In other words, to those who will say to Derrida that this form of the imperative could never itself be enough to bring about that new philosophy beyond metaphysics, he would concede that they are wrong. The form of the imperative itself will never be enough, but in saying that it is insufficient it has already done its work. That is, in already asking "what would be the reason to re-read Heidegger beyond metaphysics?" that was prompted by the imperative to re-read Heidegger, to revisit the destruction of metaphysics, to reclaim what seemed (in its presence, in being "recognized") superfluous as essential, we merely rephrased the same imperative: "Be careful!" or, more fundamentally, "Respect the non-present!" What seems to lead us back to a place where we need to supply an answer to yet another imperative really is a step forward towards conceiving a philosophy beyond metaphysics: we have conceived its necessity from yet another level, a necessity that leads us forward back to its imperative. Eventually we will hit upon this philosophy, though it will never be something we can recognize.

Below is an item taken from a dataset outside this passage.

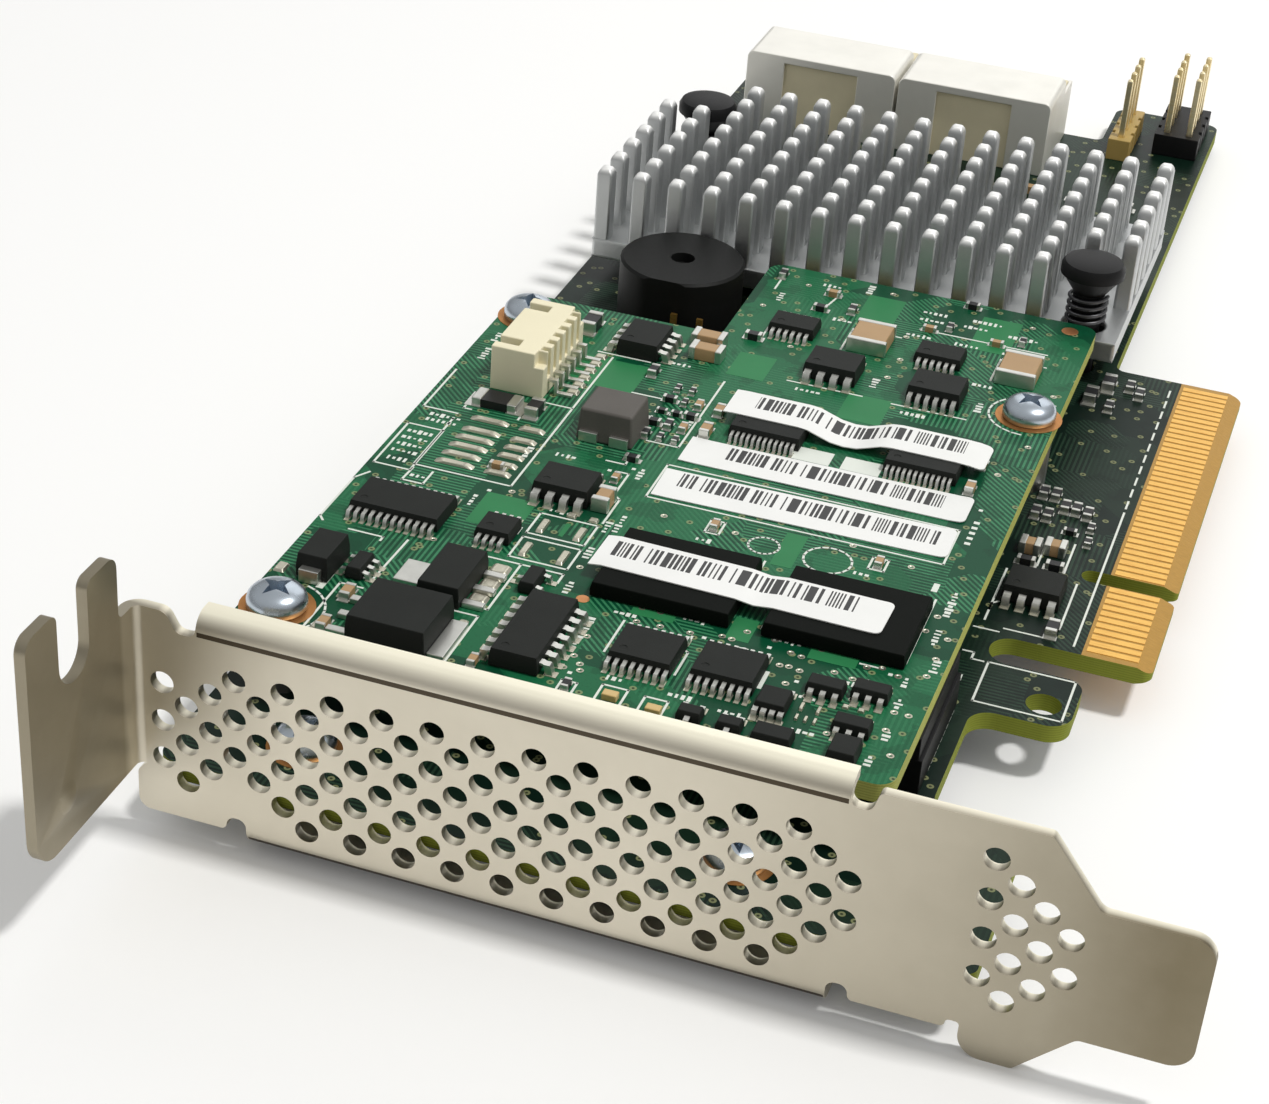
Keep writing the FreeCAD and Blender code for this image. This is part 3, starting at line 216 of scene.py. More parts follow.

In fact, we might have already hit upon it in the form of the imperative itself. If an imperative can possess an answer that is non-present, as we are asking it to do here in our question, "What would this reason be? Yet be careful! Respect the non-present!" we have something completely other than a Kantian imperative. The Kantian imperative respected only presence, in wanting a definite answer in the form of an action that made morality itself present. If there is a way of generally being able to respect the non-present in an answer to an imperative, we have produced a new basis for a new philosophy beyond metaphysics. This is the fundamental move of the work of Emmanuel Levinas as Derrida sees him: thus Derrida's turn towards him in his later work (we should note that it is also the move of Lacan, precisely through Kant himself, although Derrida does not use him). The imperative that began the work of Derrida's deconstruction of philosophy therefore itself engenders a philosophy that Derrida can work out such that he can move even beyond Heidegger.